▶ **What you have to do**: Repeat the lines of the data that follow, please, starting at the first and stopping after the one with "return subdivided(ob, 1, 60)".

▶ **Raw data**:
====

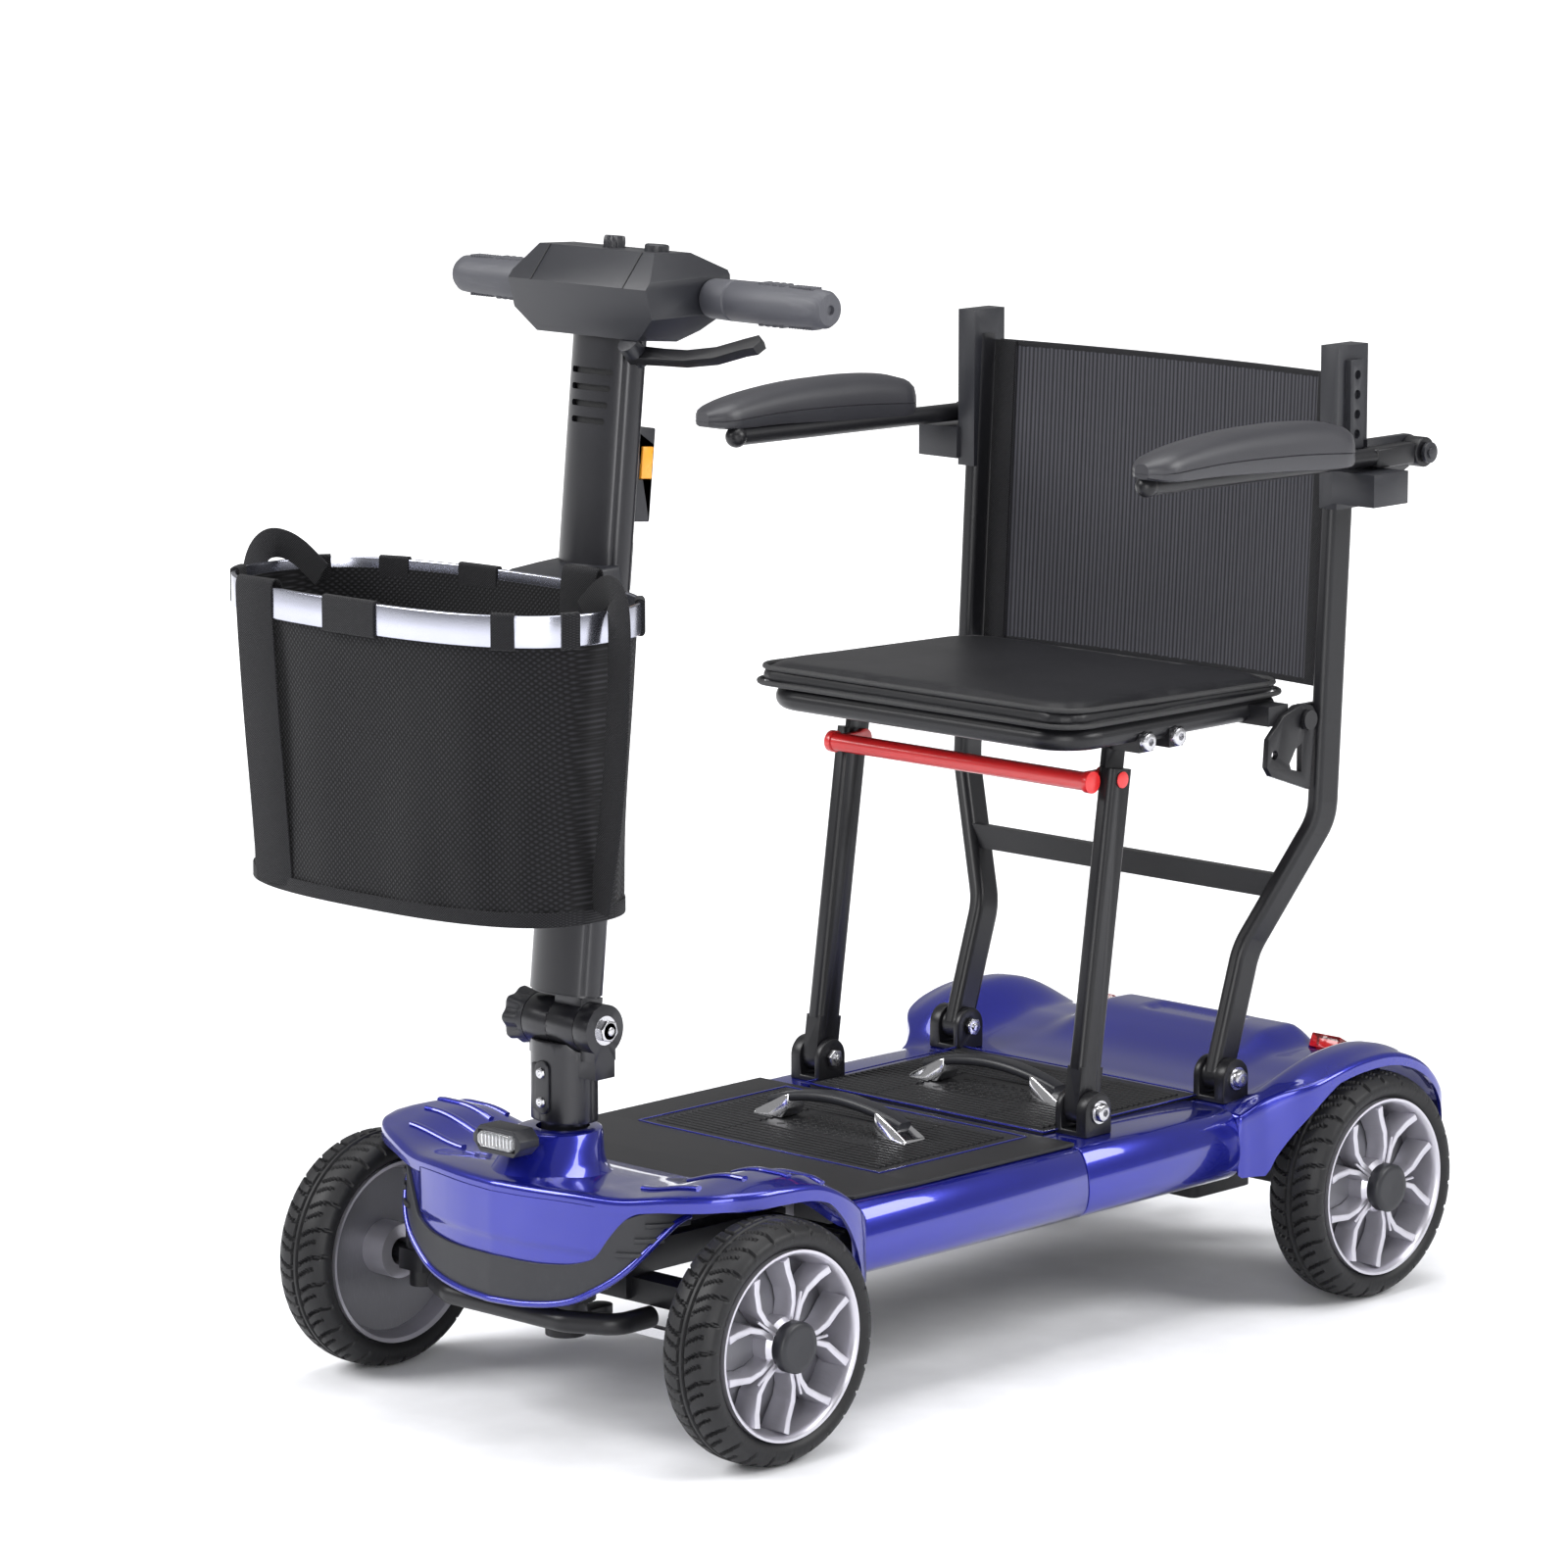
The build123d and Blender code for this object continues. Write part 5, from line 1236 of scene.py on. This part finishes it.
# ---------------------------------------------------------------- seat
def puffed(ob, pressure=4.0, cap=9.0, voxel=5.0):
    """The body swollen by a short cloth run, with each point's travel capped, then smoothed."""
    mod = ob.modifiers.new("voxels", "REMESH")
    mod.mode = "VOXEL"
    mod.voxel_size = voxel / 1000
    baked(ob)
    start = np.array([v.co for v in ob.data.vertices])
    cloth = ob.modifiers.new("cloth", "CLOTH")
    s = cloth.settings
    s.quality = 5
    s.mass = 0.3
    s.use_pressure = True
    s.uniform_pressure_force = pressure
    s.effector_weights.gravity = 0
    s.tension_stiffness = 20
    s.compression_stiffness = 20
    s.shear_stiffness = 10
    s.bending_stiffness = 1.5
    cloth.point_cache.frame_start = 1
    cloth.point_cache.frame_end = 20
    for number in range(1, 21):
        bpy.context.scene.frame_set(number)
    baked(ob)
    end = np.array([v.co for v in ob.data.vertices])
    move = end - start
    size = np.linalg.norm(move, axis=1)
    limit = cap / 1000
    scale = np.where(size > limit, limit / np.maximum(size, 1e-9), 1.0)
    end = start + move * scale[:, None]
    ob.data.vertices.foreach_set("co", end.ravel())
    ob.data.update()
    bpy.context.scene.frame_set(1)
    return subdivided(ob, 1, 60)


def seat_shapes():
    low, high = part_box("seat_cushion")
    outline = rounded_bar((high.x - low.x) * 1000 - 7, (high.y - low.y) * 1000 - 7, 30, 8)
    cy = (low.y + high.y) / 2
    lean = math.atan2(0.007, 0.300)
    rings = []
    for z, inset in ((low.z * 1000 + 0.6, 5), (low.z * 1000 + 2.5, 1), (low.z * 1000 + 8, 0),
                     (low.z * 1000 + 12, 1.5), (low.z * 1000 + 14, 5)):
        ring = []
        for a, b in outline:
            k = 1 - inset / 150
            up = -(b / 1000) * math.tan(lean) * 1000 * ((z - low.z * 1000) / 14)
            ring.append(Vector((a * k / 1000, cy + b * k / 1000, (z + up) / 1000)))
        rings.append(ring)
    cushion = puffed(loft("seat_pad", rings), pressure=3.0, cap=5.0)
    co = np.array([v.co for v in cushion.data.vertices])
    floor = low.z + 0.0004
    co[:, 2] = np.maximum(co[:, 2], floor)
    cushion.data.vertices.foreach_set("co", co.ravel())
    cushion.data.update()
    settle(cushion, "leather", "seat", "seat_leatherette", "seat_cushion")
    piping = []
    for level in (3.0, 13.6):
        outer = rounded_bar((high.x - low.x) * 1000 - 9 - (level > 8) * 7,
                            (high.y - low.y) * 1000 - 9 - (level > 8) * 7, 29, 8)
        path = []
        for a, b in outer + outer[:1]:
            up = -(b / 1000) * math.tan(lean) * (level / 14)
            path.append(Vector((a / 1000, cy + b / 1000, low.z + level / 1000 + up)))
        path = resample(path, 0.006)
        piping.append(swept(f"piping_{level}", path, circle(2.3, 10)))
    settle(joined("seat_piping", piping), "piping", "seat", "seat_leatherette")

    low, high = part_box("backrest_sling")
    cols, rows = 120, 44
    verts = []
    for j in range(rows + 1):
        t = j / rows
        z = 537 + 269 * t
        centre_y = 335 + (z - 426) * (356 - 335) / (812 - 426) + 8
        for i in range(cols + 1):
            u = -1 + 2 * i / cols
            depth = 14 * (1 - u * u) + 1.3 * math.sin(t * math.pi) * (1 - u * u)
            rib = 0.55 * math.cos(u * 197 / 4.6 * 2 * math.pi / 1.0) * (1 - smooth(abs(u), 0.86, 0.9))
            x = u * (197.6 - 2.2 * math.sin(t * math.pi))
            drop = 3.5 * (1 - u * u) * (j == 0)
            verts.append(at(x, centre_y + depth - 0.5 * rib, z + drop))
    faces = [(j * (cols + 1) + i, j * (cols + 1) + i + 1, (j + 1) * (cols + 1) + i + 1,
              (j + 1) * (cols + 1) + i) for j in range(rows) for i in range(cols)]
    sling = piece("sling_cloth", verts, faces, 70)
    thickened(sling, 2.0, 70)
    settle(sling, "sling", "backrest", "sling_mesh", "backrest_sling")
    bands = []
    for side in (1, -1):
        path = [at(side * 186, 335 + (z - 426) * 21 / 386 + 6.6, z) for z in np.linspace(537, 806, 20)]
        bands.append(swept(f"band_{side}", path, rounded_bar(24, 2.6, 1, 2), up=(0, 1, 0)))
    for z in (539, 804):
        path = []
        for u in np.linspace(-0.98, 0.98, 40):
            y = 335 + (z - 426) * 21 / 386 + 7.3 + 14 * (1 - u * u)
            path.append(at(u * 197, y, z))
        bands.append(swept(f"hem_{z}", path, rounded_bar(3.2, 6, 1.4, 3)))
    settle(joined("sling_bands", bands), "webbing", "backrest", "sling_mesh")

    for side, label in ((1, "left"), (-1, "right")):
        body = "armrest_" + label
        start, end = at(side * 235, 66, 742), at(side * 235, 422, 738)
        tube = swept("arm_tube", [start.lerp(end, k / 12) for k in range(13)], circle(8, 28))
        ball = lathe("arm_ball", [(9.6 * math.cos(a), max(9.6 * math.sin(a), 0.01))
                                  for a in np.linspace(0, math.pi, 16)], start, axis=(0, -1, 0), segments=28,
                     closed=False)
        knuckle = bevelled(lathe("knuckle", [(-8.8, 5.1), (-8.8, 13), (8.8, 13), (8.8, 5.1)], end,
                                 segments=48), 1.0)
        rings = []
        for y, w, h0, h1 in ((-64, 8.6, -8.4, 8.6), (-40, 9, -8.5, 9), (-14, 9, -8.5, 9.5)):
            rings.append([end + Vector((a * w / 1000, y / 1000, z / 1000))
                          for a, z in ((-1, h0), (1, h0), (1, h1), (-1, h1))])
        lug = bevelled(loft("lug", rings), 2, 3, 20)
        settle(joined(f"arm_bar_{label}", [tube, ball, knuckle, lug]), "powder", body, "frame_black",
               "armrest_" + label)
        crown = curve_through([(40, 764), (60, 771), (110, 779), (180, 783), (240, 782), (285, 775),
                               (303, 767)])
        foot = curve_through([(40, 752), (52, 749.5), (120, 747.5), (200, 743.5), (280, 739.5), (303, 741)])
        rings = []
        for t in np.linspace(0, 1, 30):
            y = 40.5 + 262 * t
            end_round = min(1.0, math.sqrt(max(1 - (1 - min(t, 1 - t) * 262 / 22) ** 2, 0.0))
                            if min(t, 1 - t) * 262 < 22 else 1.0)
            w = (24.2 - 2.5 * (1 - t) ** 2) * max(end_round, 0.34)
            z0, z1 = float(foot(y)), float(crown(y))
            band = z0 + (z1 - z0) * 0.36
            ring = []
            for a, z in ((-0.7, z0), (0.7, z0), (0.95, z0 + 1.5), (1, z0 + 4), (1, band - 0.6), (0.965, band),
                         (1, band + 0.6), (0.985, band + (z1 - band) * 0.35),
                         (0.86, band + (z1 - band) * 0.72), (0.55, z1 - (z1 - band) * 0.06), (0, z1),
                         (-0.55, z1 - (z1 - band) * 0.06), (-0.86, band + (z1 - band) * 0.72),
                         (-0.985, band + (z1 - band) * 0.35), (-1, band + 0.6), (-0.965, band),
                         (-1, band - 0.6), (-1, z0 + 4), (-0.95, z0 + 1.5)):
                ring.append(at(side * 251 + a * w, y, z))
            rings.append(ring)
        pad = loft(f"arm_pad_{label}", rings, True, 40)
        settle(pad, "pad", body, "arm_pad")


def fitting_shapes():
    """Frames, brackets and the rest of the metalwork: bevelled copies of their CAD nodes."""
    for node, material, width in (
            ("main_frame", "powder", 1.2), ("seat_brackets", "powder", 1.4), ("front_legs", "powder", 0.8),
            ("hook_plates", "powder", 0.7), ("post_fittings", "console", 2.2), ("transaxle", "cast", 3.0),
            ("antitip_bracket", "powder", 0.8), ("steering_arm", "powder", 0.8), ("tie_rod", "steel", 1.2),
            ("knuckle_left", "powder", 1.2), ("knuckle_right", "powder", 1.2), ("release_bar", "red", 0.8),
            ("headlight_housing", "console", 1.4), ("headlight_lens", "lens", 1.0),
                                  ("controller_box", "silver", 0.6),
            ("battery_packs", "case", 1.5)):
        body = next(b for b, members in frame["record"]["behaviour"]["bodies"].items() if node in members)
        slot = next(s["material_slot"] for s in frame["record"]["subparts"] if s["node"] == node)
        settle(softened(node, node + "_skin", width), material, body, slot)
    for node, material in (("back_frame", "powder"), ("seat_frame", "powder"), ("handlebar", "tube")):
        carry_over(node, material)
        mesh = frame["nodes"][node].data
        mesh.shade_smooth()
        mesh.set_sharp_from_angle(angle=math.radians(32))
    bars = []
    for k in range(9):
        x = -16 + 4 * k
        bars.append(swept(f"lamp_bar_{k}", [at(x, -453, 236), at(x, -453, 244)],
                          rounded_bar(1.6, 2.4, 0.5, 2), up=(0, 1, 0)))
    settle(joined("lamp_bars", bars), "chrome", "chassis", "chrome_trim")


# ---------------------------------------------------------------- stage
def stage_shapes(p):
    world = bpy.data.worlds.new("studio")
    bpy.context.scene.world = world
    world.use_nodes = True
    world.node_tree.nodes["Background"].inputs[0].default_value = (1, 1, 1, 1)
    world.node_tree.nodes["Background"].inputs[1].default_value = p.ambient
    mesh = bpy.data.meshes.new("floor")
    mesh.from_pydata([(-60, -60, 0), (60, -60, 0), (60, 60, 0), (-60, 60, 0)], [], [(0, 1, 2, 3)])
    floor = bpy.data.objects.new("floor", mesh)
    bpy.context.scene.collection.objects.link(floor)
    mat = finish("pale floor", (0.84, 0.845, 0.87), 0.6, grain=60, depth=0.0, worn=0.0)
    tree = mat.node_tree
    place = tree.nodes.new("ShaderNodeTexCoord").outputs["Object"]
    far = wired(tree, "ShaderNodeVectorMath", {0: place}, operation="LENGTH").outputs["Value"]
    glow = wired(tree, "ShaderNodeMapRange", {"Value": far, "From Min": 0.9, "From Max": 5.0, "To Max": 0.95},
                 interpolation_type="SMOOTHSTEP")
    inputs = tree.nodes["Principled BSDF"].inputs
    inputs["Emission Color"].default_value = (1, 1, 1, 1)
    tree.links.new(glow.outputs[0], inputs["Emission Strength"])
    floor.data.materials.append(mat)
    for name, place, size, power, aim in (
            ("key", (-2.4, -3.4, 3.6), 2.6, p.key_power, (0, 0, 0.3)),
            ("rim", (3.4, 1.6, 2.8), 2.2, p.key_power * 0.55, (0, 0, 0.4)),
            ("fill", (3.2, -3.6, 1.6), 2.6, p.key_power * 0.45, (0, 0, 0.3)),
            ("top", (0, 0, 4.2), 3.4, p.key_power * 0.6, (0, 0, 0))):
        light = bpy.data.lights.new(name, "AREA")
        light.shape = "SQUARE"
        light.size = size
        light.energy = power
        ob = bpy.data.objects.new(name, light)
        ob.location = place
        ob.rotation_mode = "QUATERNION"
        ob.rotation_quaternion = (Vector(aim) - Vector(place)).to_track_quat("-Z", "Y")
        bpy.context.scene.collection.objects.link(ob)
    cam = bpy.data.cameras.new("camera")
    cam.sensor_width = 36
    cam.lens = 156.5
    cam.shift_x, cam.shift_y = -0.0059, 0.0012
    cam.clip_end = 100
    ob = bpy.data.objects.new("camera", cam)
    a, e = math.radians(p.azimuth), math.radians(p.elevation)
    back = Vector((math.sin(a) * math.cos(e), -math.cos(a) * math.cos(e), math.sin(e)))
    ob.location = Vector((-0.1037, middle, 0.4586)) + back * 5.8365
    ob.rotation_mode = "QUATERNION"
    ob.rotation_quaternion = (-back).to_track_quat("-Z", "Y")
    bpy.context.scene.collection.objects.link(ob)
    bpy.context.scene.camera = ob
    bpy.context.scene.view_settings.view_transform = "Standard"


# ---------------------------------------------------------------- add-on
class ScooterSettings(bpy.types.PropertyGroup):
    """Sizes and colours a user may change."""
    paint: bpy.props.FloatVectorProperty(name="Body paint", description="Colour of the gloss bodywork",
                                         size=3, subtype="COLOR", default=(0.008, 0.012, 0.25), min=0, max=1)
    ambient: bpy.props.FloatProperty(name="Ambient", description="Strength of the even light", default=0.34,
                                     min=0)
    key_power: bpy.props.FloatProperty(name="Key power", description="Power of the main softbox",
                                       default=270.0, min=0, unit="POWER")
    azimuth: bpy.props.FloatProperty(name="Azimuth",
                                     description="Camera's turn round the scooter, in degrees", default=43.61)
    elevation: bpy.props.FloatProperty(name="Elevation", description="Camera's height, in degrees",
                                       default=10.14)


def operator(name, label, doc, work):
    def execute(self, context):
        work()
        return {"FINISHED"}
    return type(name, (bpy.types.Operator,), {
        "__doc__": doc, "bl_idname": "scooter." + label.lower().replace(" ", "_"), "bl_label": label,
        "bl_options": {"REGISTER", "UNDO"}, "execute": execute})


def settings():
    return bpy.context.scene.scooter_settings


operators = [
    operator("SCOOTER_OT_finishes", "Finishes", "Makes the materials", lambda: make_finishes(settings())),
    operator("SCOOTER_OT_stage", "Stage", "Makes the floor, lights and camera",
             lambda: stage_shapes(settings())),
    operator("SCOOTER_OT_body", "Body", "Makes the blue bodywork and its bumper", body_shapes),
    operator("SCOOTER_OT_deck", "Deck", "Makes the footboard, lids and carrying handles", deck_shapes),
    operator("SCOOTER_OT_wheels", "Wheels", "Makes tyres, rims and hub caps", wheel_shapes),
    operator("SCOOTER_OT_bolts", "Bolts", "Makes the pivot and seat hardware", bolt_shapes),
    operator("SCOOTER_OT_tiller", "Tiller", "Makes the tiller, hinge, head and controls", tiller_shapes),
    operator("SCOOTER_OT_basket", "Basket", "Makes the basket with its rim and straps", basket_shapes),
    operator("SCOOTER_OT_seat", "Seat", "Makes the cushion, sling and armrests", seat_shapes),
    operator("SCOOTER_OT_fittings", "Fittings", "Makes the frames and brackets", fitting_shapes),
]


class SCOOTER_PT_panel(bpy.types.Panel):
    """Lists the scooter's builders."""
    bl_label = "Scooter"
    bl_idname = "SCOOTER_PT_panel"
    bl_space_type = "VIEW_3D"
    bl_region_type = "UI"
    bl_category = "Scooter"

    def draw(self, context):
        for prop in ("paint", "ambient", "key_power", "azimuth", "elevation"):
            self.layout.prop(context.scene.scooter_settings, prop)
        for op in operators:
            self.layout.operator(op.bl_idname)


def register():
    for cls in [ScooterSettings] + operators + [SCOOTER_PT_panel]:
        bpy.utils.register_class(cls)
    bpy.types.Scene.scooter_settings = bpy.props.PointerProperty(type=ScooterSettings)


def unregister():
    del bpy.types.Scene.scooter_settings
    for cls in [SCOOTER_PT_panel] + operators[::-1] + [ScooterSettings]:
        bpy.utils.unregister_class(cls)


def main():
    register()
    for op in operators:
        getattr(bpy.ops.scooter, op.bl_idname.split(".")[1])()


if __name__ == "__main__":
    main()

====

▶ **Result**:
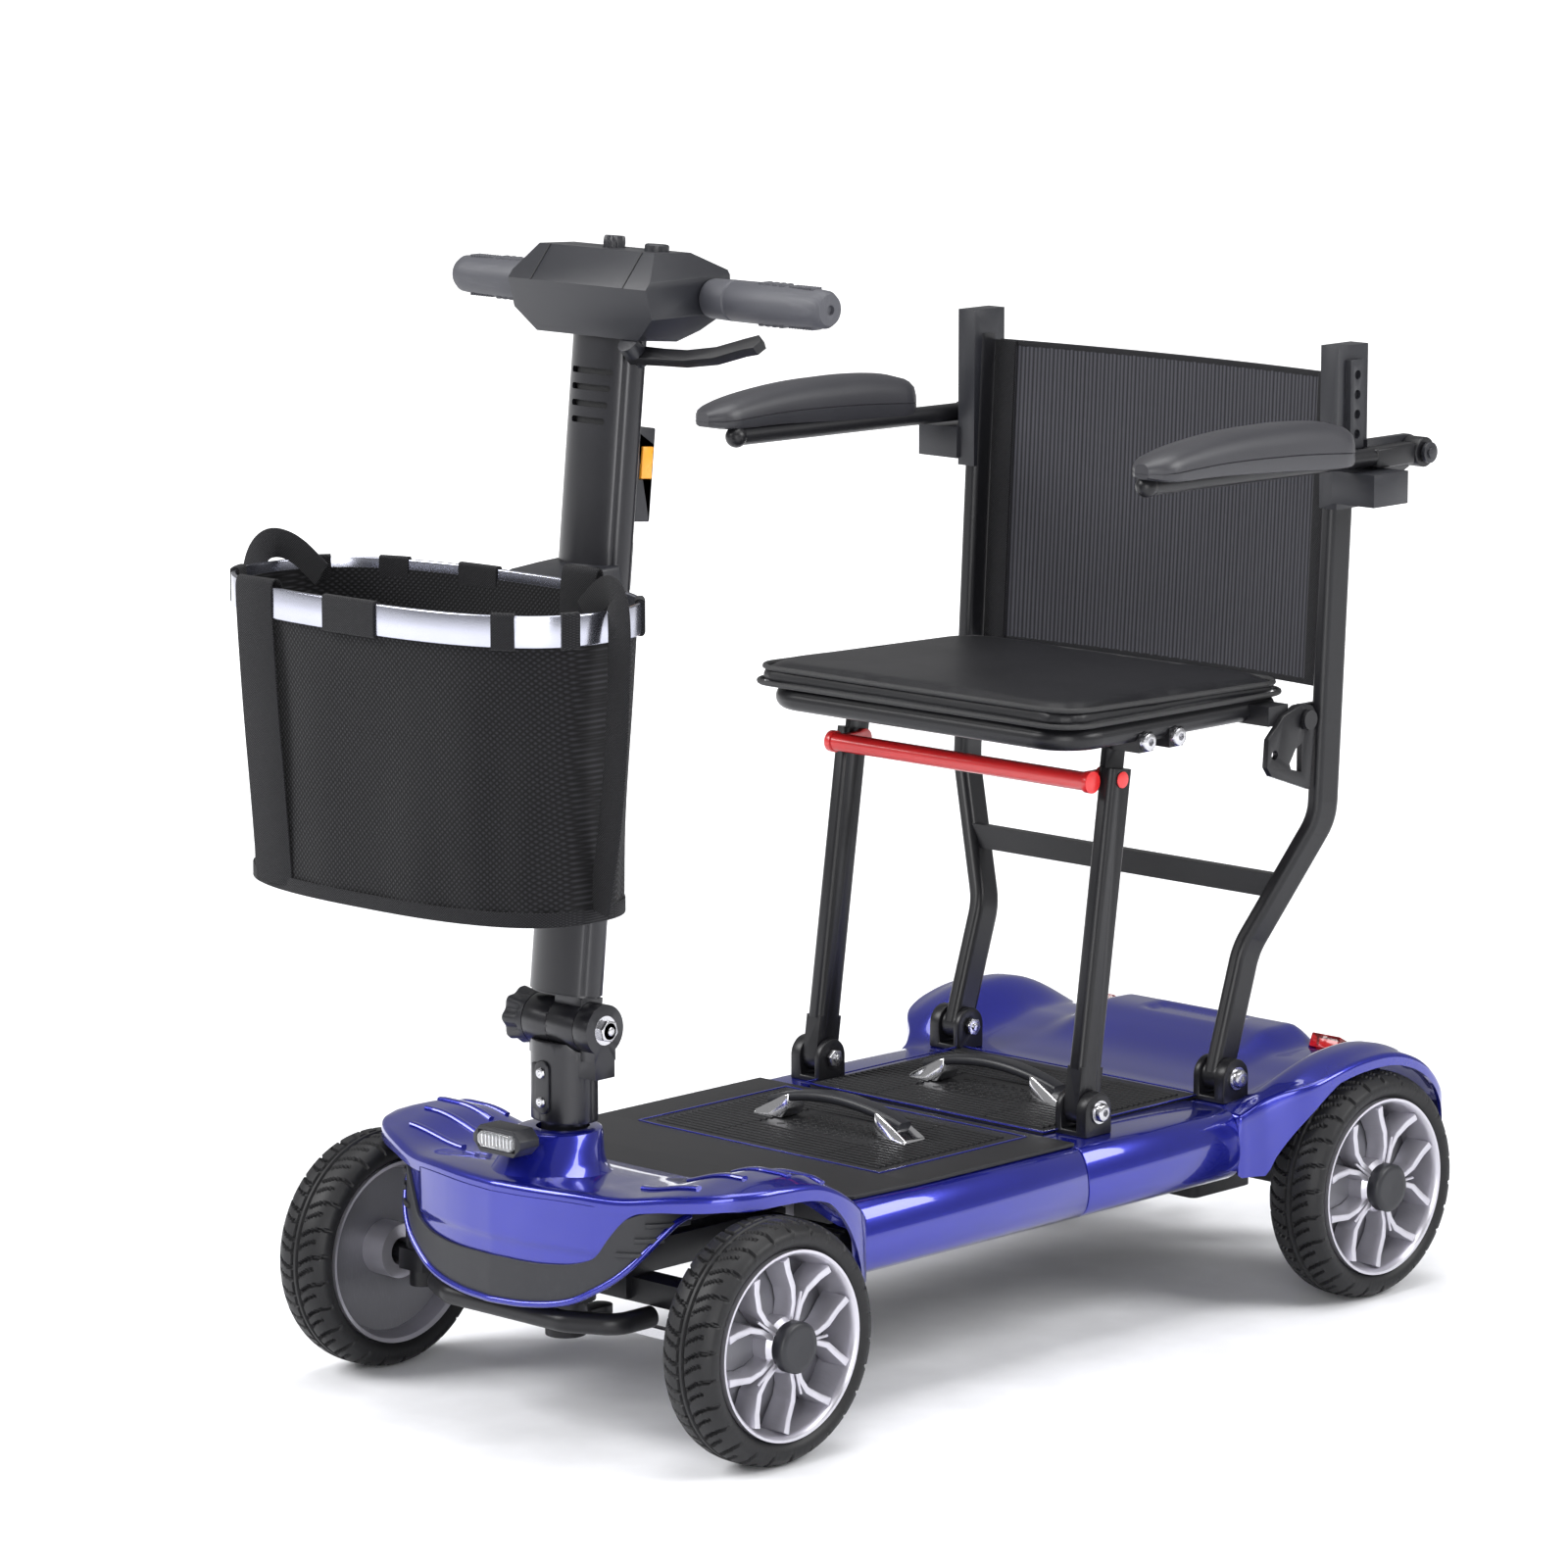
The build123d and Blender code for this object continues. Write part 5, from line 1236 of scene.py on. This part finishes it.
# ---------------------------------------------------------------- seat
def puffed(ob, pressure=4.0, cap=9.0, voxel=5.0):
    """The body swollen by a short cloth run, with each point's travel capped, then smoothed."""
    mod = ob.modifiers.new("voxels", "REMESH")
    mod.mode = "VOXEL"
    mod.voxel_size = voxel / 1000
    baked(ob)
    start = np.array([v.co for v in ob.data.vertices])
    cloth = ob.modifiers.new("cloth", "CLOTH")
    s = cloth.settings
    s.quality = 5
    s.mass = 0.3
    s.use_pressure = True
    s.uniform_pressure_force = pressure
    s.effector_weights.gravity = 0
    s.tension_stiffness = 20
    s.compression_stiffness = 20
    s.shear_stiffness = 10
    s.bending_stiffness = 1.5
    cloth.point_cache.frame_start = 1
    cloth.point_cache.frame_end = 20
    for number in range(1, 21):
        bpy.context.scene.frame_set(number)
    baked(ob)
    end = np.array([v.co for v in ob.data.vertices])
    move = end - start
    size = np.linalg.norm(move, axis=1)
    limit = cap / 1000
    scale = np.where(size > limit, limit / np.maximum(size, 1e-9), 1.0)
    end = start + move * scale[:, None]
    ob.data.vertices.foreach_set("co", end.ravel())
    ob.data.update()
    bpy.context.scene.frame_set(1)
    return subdivided(ob, 1, 60)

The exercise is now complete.